Lost Highway de David Lynch - 1997

Sans titre

Franchement, là, on est dans le génial, indéniablement. Lost Highway est mon film de Lynch préféré, et cette revoyure ne changera pas la donne : je trouve ce film révolutionnaire, étrange, captivant, fascinant, et il contient pour moi tout ce qu'on est en droit d'attendre du cinéma en terme de fantasmes, d'émotions, de fétiches, de fantômes,... Bref, c'est du cinéma pur, un de ces trucs dont on ne se remet pas, dont on sent bien qu'il y a un avant et un après.

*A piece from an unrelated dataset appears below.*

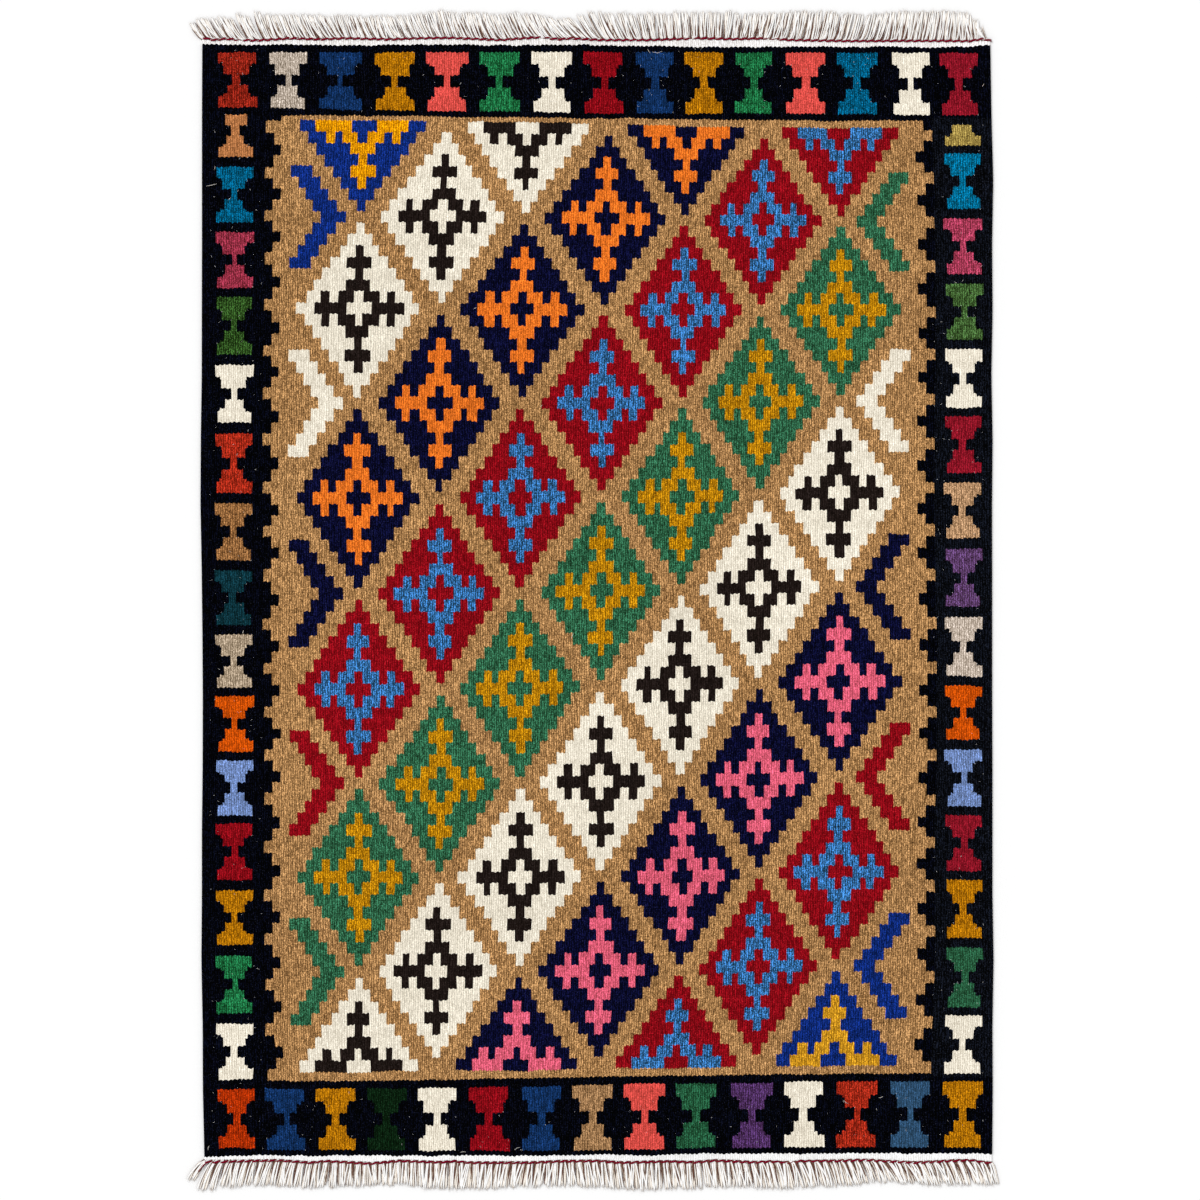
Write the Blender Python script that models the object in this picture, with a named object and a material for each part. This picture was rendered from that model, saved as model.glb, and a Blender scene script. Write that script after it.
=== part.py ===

Même si on peut trouver que Lynch a affiné encore cette direction avec Mulholland Drive, moi je préfère celui-là, plus brut, plus punk, plus inquiétant. Qui avant Lynch avait essayé une telle radicalité, avait tenté de renouveler complètement les règles du jeu ? Qui avait tenté ainsi l'abstraction, réfléchi aussi profondément au sens même du cinéma, à ce qu'il peut produire de sensations, de traumas, d'émotions directes ? Le tout emballé dans un écrin d'une supérieure élégance, et prenant des airs de polar, de thriller, de film érotique, de film d'horreur, de réflexion sur la folie, et d'une belle symbolique sur l'espace privé et l'espace public, moi je dis : respect.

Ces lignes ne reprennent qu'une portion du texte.